Tuesday 30 October 2018

The Haunted House

by Mark Kodama  

ruby port

I needed a job to pay for my last year in nursing school.  So I searched the want ads in the local newspaper for work a nursing assistant.  That how I got a job at the haunted house.
            The white three-story Victorian mansion was in the best part of town in a neighborhood with other Victorian mansions.  In front a large oak tree with a swing dominated the well manicured front lawn.  But who knew what lay beyond the door.
            The mansion housed or should I say warehoused fifty mental patients. But what did I know those days?  I was a 20-year-old nursing student.  My father told me a woman should pursue the same career that a man would.  But I tried business school and hated it.  I always wanted to be a veterinarian but veterinarian school was largely closed to women then.  So I decided to become a nurse.
            I thought there was something strange from the moment I started there.  The place smelled of old diapers and urine.  The kitchen was infested with cockroaches. You could not walk in the kitchen without feeling them crunch underneath your feet.  An old woman on the first floor forever threatened to hit me with a cane.

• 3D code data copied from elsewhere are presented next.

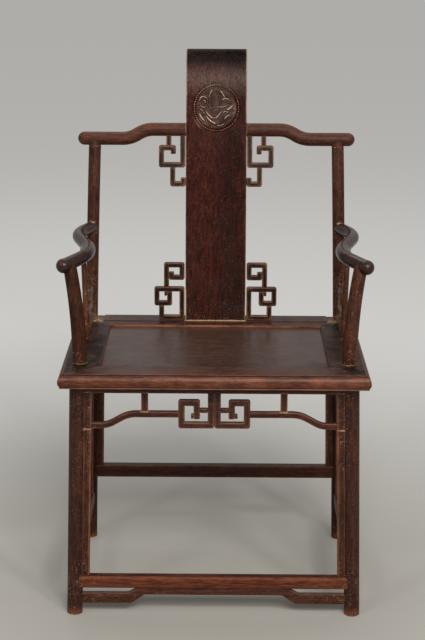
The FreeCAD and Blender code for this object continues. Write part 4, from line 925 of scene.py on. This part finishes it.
def roundel_relief(x, y):
    """Relief of the roundel: a rim of two rows of beads, round a plant on a sunk rough ground.

    A row of beads is sqrt(1 - (distance / half)^2) times 1 - (place in the bead / fill)^4, and
    a stroke of the plant is sqrt(1 - distance^2), lower where it is slim. The leaf in the
    middle is a low oval mound. Also gives how far each point lies in the hollow that is cut
    beside a stroke."""
    radius = np.hypot(x, y)
    angle = np.arctan2(y, x)

    def band(middle, half, beads, fill):
        swing = ((angle * beads / (2 * np.pi)) % 1.0) - 0.5
        bead = np.clip(1.0 - (swing / fill) ** 4, 0.0, None)
        return np.sqrt(np.clip(1.0 - ((radius - middle) / half) ** 2, 0.0, None)) * bead

    def groove(middle, half):
        return np.clip(1.0 - ((radius - middle) / half) ** 2, 0.0, None)

    rims = np.maximum(band(0.966, 0.034, 62, 0.36), 0.85 * band(0.868, 0.028, 54, 0.34))
    over = 0.5 * groove(1.1, 0.025) * (np.abs(x) < 0.24) * (y > 0)
    gaps = -0.7 * groove(0.916, 0.03) - 0.6 * groove(1.024, 0.026)
    plant = np.zeros_like(radius)
    hollow = np.zeros_like(radius)
    for stroke in PLANT_SHARES:
        away = stroke_distance(x, y, stroke)
        plant = np.maximum(plant, min(1.0, stroke[-1] / 0.036)
                           * np.sqrt(np.clip(1.0 - away ** 2, 0.0, None)))
        past = (away - 1.0) * stroke[-1]
        hollow = np.maximum(hollow, np.clip(1.0 - np.abs(past - 0.02) / 0.03, 0.0, 1.0))
    leaf = np.sqrt(np.clip(1.0 - (x / 0.1) ** 2 - ((y - 0.32) / 0.24) ** 2, 0.0, None))
    plant = np.maximum(plant, 0.3 * leaf)
    hollow *= (plant == 0) & (radius < GROUND_SHARE)
    chips = 0.14 * np.sin(31 * x + 4 * np.sin(9 * y)) * np.sin(37 * y + 3 * np.sin(11 * x))
    sunk = np.clip((GROUND_SHARE - radius) / 0.03, 0.0, 1.0)
    inside = (1.5 * np.where(radius < GROUND_SHARE, plant, 0.0)
              + sunk * (chips * (plant == 0) - 0.45))
    return np.where(rims > 0.0, rims, over + gaps + inside - 0.3 * hollow), hollow


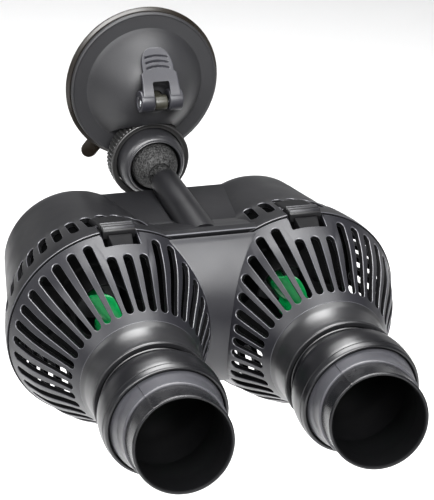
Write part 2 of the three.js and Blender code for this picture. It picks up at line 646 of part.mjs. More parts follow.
piece("suction_cup", suctionCup(), rubber, assembly);
piece("cup_shell", cupShell(), charcoal, assembly);
piece("pull_stem", pullStem(), olive, assembly);
piece("lever_pin", acrossPin(PIN_R, LEVER_WIDE / 2 - 0.2), steel, assembly);
piece("lock_lever", lockLever(), charcoal, assembly);
piece("ball_socket", ballSocket(), nutBlack, assembly);
piece("clamp_nut", clampNut(), nutBlack, assembly);
const seatBack = sphereArc(BALL_R + 1.2, 0, 5, BALL_R + 1.2, 5);
const seatFace = sphereArc(BALL_R + GAP + 0.1, 0, BALL_R + GAP + 0.1, 5, 5);
piece("ball_seat", turned([...seatBack, ...seatFace]), rubber, assembly, [0, BALL_Y, BALL_Z]);

const pump = new THREE.Group();
pump.rotation.x = PUMP_TILT;
pump.position.set(0, BALL_Y, BALL_Z).sub(BALL_IN_PUMP.clone().applyEuler(pump.rotation));
assembly.add(pump);

const stub = [[0, STUB_Y0], [STUB_R, STUB_Y0], [STUB_R, -11.4]];
const ball = turned([...stub, ...sphereArc(BALL_R, 0, -10.2, BALL_R, 9)], 24);
piece("mount_ball", ball, grained, pump, BALL_IN_PUMP.toArray());
piece("rear_housing", rearHousing(), charcoal, pump);
piece("front_cover", frontCover(), charcoal, pump);
const gland = [[0, -4], [3.1, -4], [3.1, GAP], [5, GAP], [5, 3], [3.6, 9], [2.4, 9], [2.4, 4], [0, 4]];
piece("cable_gland", turned(gland, 20), rubber, pump, [0, WEB_REAR_Y, 0]);

for (const [side, sign] of SIDES) {
  const head = new THREE.Group();
  head.position.x = sign * HEAD_X;
  pump.add(head);
  motor(side, head);
  piece(`${side}_latch`, sideways(latchProfile, -LATCH_HALF, LATCH_HALF), charcoal, head);
  piece(`${side}_nozzle_socket`, nozzleSocket(), gloss, head);
  const collarGroup = new THREE.Group();
  collarGroup.position.y = COLLAR_PIVOT_Y;
  collarGroup.rotation.z = AIM[side].collarPan * DEG;
  head.add(collarGroup);
  piece(`${side}_collar`, collar(), gloss, collarGroup);
  const nozzleGroup = new THREE.Group();
  nozzleGroup.position.y = -NOZZLE_PIVOT;
  nozzleGroup.rotation.set(-AIM[side].nozzleTilt * DEG, 0, AIM[side].nozzlePan * DEG, "ZYX");
  collarGroup.add(nozzleGroup);
  piece(`${side}_nozzle`, nozzle(), charcoal, nozzleGroup);
}

export default assembly;
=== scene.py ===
import json
import math

import bmesh
import bpy
import numpy as np
from mathutils import Matrix, Vector

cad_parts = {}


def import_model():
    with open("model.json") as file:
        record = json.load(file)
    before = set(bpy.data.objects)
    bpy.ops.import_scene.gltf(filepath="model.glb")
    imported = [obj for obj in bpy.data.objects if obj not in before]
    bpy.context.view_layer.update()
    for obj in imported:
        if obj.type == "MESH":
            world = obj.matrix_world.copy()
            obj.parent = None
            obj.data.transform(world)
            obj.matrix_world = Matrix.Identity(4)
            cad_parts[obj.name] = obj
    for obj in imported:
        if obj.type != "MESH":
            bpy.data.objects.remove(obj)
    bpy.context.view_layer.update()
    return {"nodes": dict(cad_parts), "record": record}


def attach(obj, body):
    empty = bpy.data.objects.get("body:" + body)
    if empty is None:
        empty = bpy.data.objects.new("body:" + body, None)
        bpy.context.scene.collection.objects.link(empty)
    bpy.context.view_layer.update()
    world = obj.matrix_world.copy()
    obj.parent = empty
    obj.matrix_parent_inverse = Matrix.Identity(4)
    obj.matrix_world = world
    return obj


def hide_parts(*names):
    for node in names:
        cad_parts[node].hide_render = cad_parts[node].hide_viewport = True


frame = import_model()

# Lengths below are millimetres. In the pump's own frame y = 0 is the casing's parting plane, -y is the way
# the water leaves and the two heads stand at x = +-HEAD_X. METRES turns every placed piece into metres.
HEAD_X = 42.0
WALL = 2.3
PUMP_TILT = math.radians(5.76)
BALL_IN_PUMP = Vector((0, 79, 32.1))
BALL = Vector((0, -21.8, -31.9))
SIDES = {"left": -1, "right": 1}
COLLAR_PIVOT_Y = -50
NOZZLE_PIVOT = 24
AIM = {"left": (0, -5, 13), "right": (2.2, -9.5, 13)}  # collar pan, nozzle pan, nozzle tilt, in degrees

METRES = Matrix.Scale(0.001, 4)
tilt = Matrix.Rotation(PUMP_TILT, 4, "X")
PUMP = Matrix.Translation(BALL - tilt @ BALL_IN_PUMP) @ tilt
HEAD = {s: PUMP @ Matrix.Translation((sign * HEAD_X, 0, 0)) for s, sign in SIDES.items()}
ROOT = Matrix.Identity(4)
NUT_AXIS = Matrix.Translation((0, 0, BALL.z))
COLLAR = {}
NOZZLE = {}
for side_name, (collar_pan, nozzle_pan, nozzle_tilt) in AIM.items():
    pan = Matrix.Rotation(math.radians(collar_pan), 4, "Z")
    COLLAR[side_name] = HEAD[side_name] @ Matrix.Translation((0, COLLAR_PIVOT_Y, 0)) @ pan
    turn = Matrix.Rotation(math.radians(nozzle_pan), 4, "Z")
    turn = turn @ Matrix.Rotation(math.radians(-nozzle_tilt), 4, "X")
    NOZZLE[side_name] = COLLAR[side_name] @ Matrix.Translation((0, -NOZZLE_PIVOT, 0)) @ turn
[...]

            I worked the 3 p.m. to 11 p.m. shift.  I was the only non-patient there.  The cook was a patient there himself.  The first two floors housed the women but the third floor housed the men psych patients.  I was warned never to go up there.
            Everyday I would hand out the Thorazine, anti-psychotic medication, to the female patients, then prepared eight women for bed.  We took this creepy elevator with bars up to the second floor each night after dinner.

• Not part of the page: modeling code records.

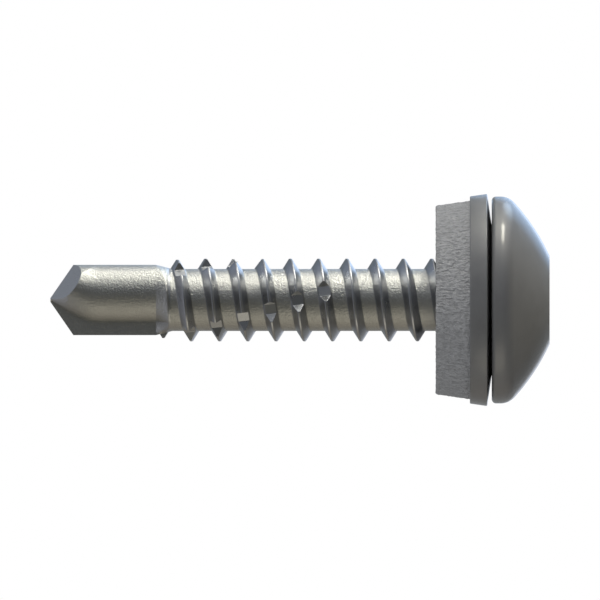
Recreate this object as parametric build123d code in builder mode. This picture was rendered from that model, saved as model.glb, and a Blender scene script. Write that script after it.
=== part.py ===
"""Self drilling screw with a bonded sealing washer.

Millimetres. The axis is Z: the crown of the head stands on Z = 0 and the drill point is up.
Angles are counterclockwise from +X, seen from the point. The flutes meet in the plane Y = 0.
"""

from build123d import *

import math
import os

# Head
CROWN_D = 5.0
HEAD_D = 11.72
HEAD_H = 3.28
DOME_H = 2.32
DOME_R = 11.5
DOME_EDGE_R = 1.06
HEAD_EDGE_R = 0.25
NECK_R = 0.3

# Six-lobe drive recess in the crown
LOBES = 6
ACROSS_LOBES = 4.5
ACROSS_VALLEYS = 3.25
LOBE_R = 0.36
RECESS_DEPTH = 2.0
RECESS_CONE_H = 0.4

# Shank and thread
LENGTH_UNDER_HEAD = 24.99
CORE_D = 3.51
THREAD_D = 4.69
PITCH = 1.6
CREST_W = 0.11
FLANK_ANGLE = 31.5
ROOT_SINK = 0.15
THREAD_START = 1.8
THREAD_L = 16.8
THREAD_END_ANGLE = 180.0
FADE_TURNS = 0.75
FADE_DROP = 0.185

# Serration notches in the crest, counted down the helix from the thread's upper end
NOTCHES = 18
FIRST_NOTCH = 101.1
NOTCH_STEP = 114.9
NOTCH_FLOOR_D = 3.79
NOTCH_FLOOR_W = 0.56
NOTCH_STEEP_WALL = 27.0
NOTCH_SLOPED_WALL = 50.0
NOTCH_REACH = 0.55

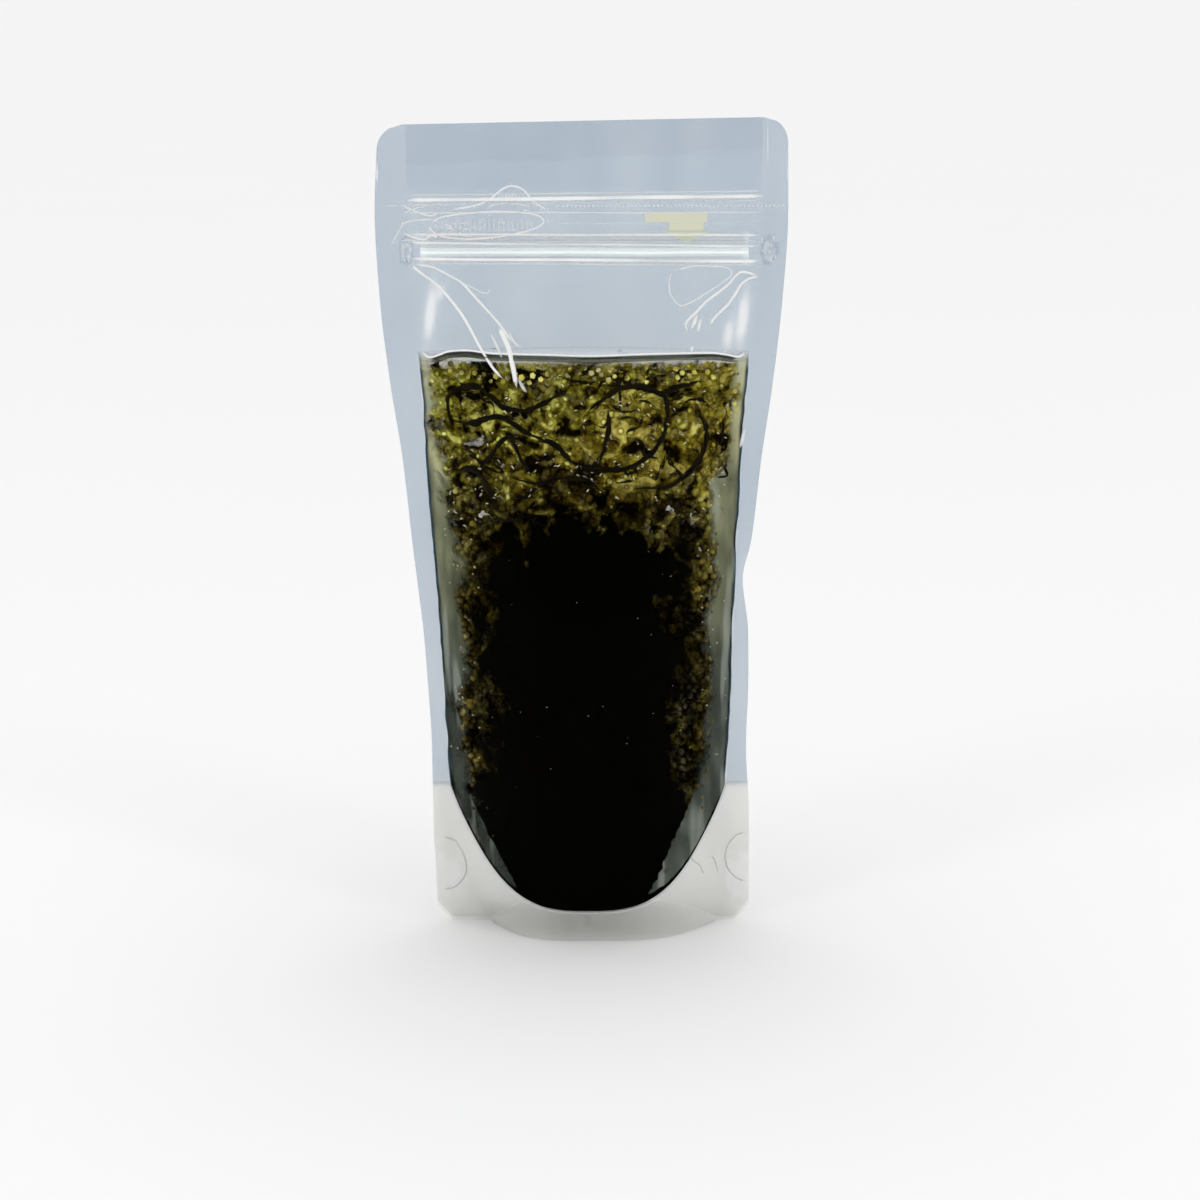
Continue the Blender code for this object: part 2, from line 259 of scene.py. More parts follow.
class Finish:
    """A material with one principled shader."""

    def __init__(self, name):
        self.made = bpy.data.materials.new(name)
        self.made.use_nodes = True
        self.tree = self.made.node_tree
        self.shader = self.tree.nodes["Principled BSDF"]

    def node(self, kind, settings, inputs, output=0):
        """A node of a kind: its settings first, then the values or links of its inputs."""
        made = self.tree.nodes.new(kind)
        for key, setting in settings.items():
            setattr(made, key, setting)
        for key, given in inputs.items():
            self.feed(made.inputs[key], given)
        return Value(self, made.outputs[output])

    def feed(self, socket, given):
        """Link a value to a socket, or set the socket's own number or colour."""
        if isinstance(given, Value):
            self.tree.links.new(given.socket, socket)
        else:
            socket.default_value = given

    def value(self, number):
        """A plain number as a value."""
        return self.node("ShaderNodeMath", {"operation": "ADD"}, {0: number, 1: 0.0})

    def colour(self, name):
        """A colour that the mesh carries."""
        return self.node("ShaderNodeAttribute", {"attribute_name": name}, {})

    def amount(self, name):
        """A number that the mesh carries."""
        return self.node("ShaderNodeAttribute", {"attribute_name": name}, {}, NUMBER_OUTPUT)

    def place(self):
        """The point on the piece, in object coordinates."""
        return self.node("ShaderNodeTexCoord", {}, {}, OBJECT_OUTPUT)

    def noise(self, scale, detail=2.0, stretch=None, swirl=0.0):
        """A soft random pattern through the piece, finer along the axes that are stretched more."""
        where = self.place()
        if stretch:
            where = self.node("ShaderNodeMapping", {}, {"Vector": where, "Scale": stretch})
        return self.node("ShaderNodeTexNoise", {}, {
            "Vector": where, "Scale": scale, "Detail": detail, "Distortion": swirl,
        })

    def ramp(self, factor, stops):
        """A colour for each value, from stops of a place and its colour."""
        made = self.node("ShaderNodeValToRGB", {}, {"Fac": factor})
        marks = made.socket.node.color_ramp.elements
        while len(marks) < len(stops):
            marks.new(1.0)
        for mark, (place, colour) in zip(marks, stops):
            mark.position = place
            mark.color = (*colour, 1)
        return made

    def mix(self, factor, first, second, way="MIX"):
        """The second colour over the first by a factor."""
        settings = {"data_type": "RGBA", "blend_type": way}
        mixed = self.node("ShaderNodeMix", settings, {MIX_FACTOR: factor}, MIX_OUTPUT)
        for number, colour in zip(MIX_COLOURS, (first, second)):
            given = colour if isinstance(colour, Value) else (*colour, 1)
            self.feed(mixed.socket.node.inputs[number], given)
        return mixed

    def tinted(self, colour, tint):
        """A colour seen through a tint."""
        return self.mix(1.0, colour, tint, "MULTIPLY")

    def bump(self, height, depth, strength=1.0):
        """Fine relief from a height pattern."""
        return self.node("ShaderNodeBump", {}, {"Height": height, "Distance": depth, "Strength": strength})

    def shade(self, **inputs):
        """Set the shader's own sockets; gives the material."""
        for key, given in inputs.items():
            self.feed(self.shader.inputs[key.replace("_", " ")], given)
        return self.made


# Colours of the finishes
FILM_ON_SCREEN = (0.7, 0.75, 0.8, 0.4)
ZIP_MILK = (0.88, 0.89, 0.87)
ZIP_LINE = (0.96, 0.96, 0.94)
# Painted glow of the zip and of its lines
ZIP_PAINTED_GLOW = (0.98, 0.98, 0.94)
ZIP_LINE_PAINTED_GLOW = (1.0, 0.99, 0.95)
# Painted sheen and shade of the streaks in the clear water
SHEEN_STREAK = (0.42, 0.46, 0.40)
SHADE_STREAK = (0.03, 0.04, 0.03)
# Painted black shade of the dense weed
DENSE_WEED_SHADE = (0.0006, 0.0005, 0.0002)
# Painted shadow and light over the berries
BERRY_SHADOW = (0.012, 0.008, 0.001)
BERRY_LIGHT = (0.62, 0.58, 0.27)
BERRY_SPECK = (0.004, 0.003, 0.001)
UNLIT = (0.0, 0.0, 0.0)
BEADS_PER_METRE = 470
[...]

            If you did not line up the bars just right, that old elevator did not work.  I always feared that the elevator would break down with me and my eight wards.
            One night one lady pooped all over herself and her room.  I had to clean her and her room in addition to attending all my other duties.

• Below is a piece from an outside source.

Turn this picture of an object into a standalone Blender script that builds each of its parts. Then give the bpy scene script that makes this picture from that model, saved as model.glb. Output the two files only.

            One night, they brought down a dying man to the first floor.  I attended him, helping comfort him as he lay drowning in his own phlegm and secretions.
            The place was strange.  In the six months, I was there I never saw a visitor and sometimes I worked weekends.  The patients walked around drooling with a blank face and stare and doing the zombie shuffle.
            The nurses assistant on the next shift warned me about a male patient who would occasionally sneak down the curved stairway in the back of the house and suddenly appear. He had murdered his wife.
            On Halloween night I had finished my duties early so I was watching a really creepy horror movie “The Sentinel” on television.  It was about a priest who kept the lost souls from hell from entering back to earth through a portal.
            Suddenly, I heard a man coming down the banister.  I looked up and it was the man who had murdered his wife.  He was about 40 with brown hair and sunken eyes and an emaciated face.
            He seemed to look through me as he approached me.  “Can I walk you to your car?” he asked.  No, and no and more no.
            After that I quit.  A month later, I read in the newspaper that a man had fell out of the third floor window to his death.  The state closed the haunted house.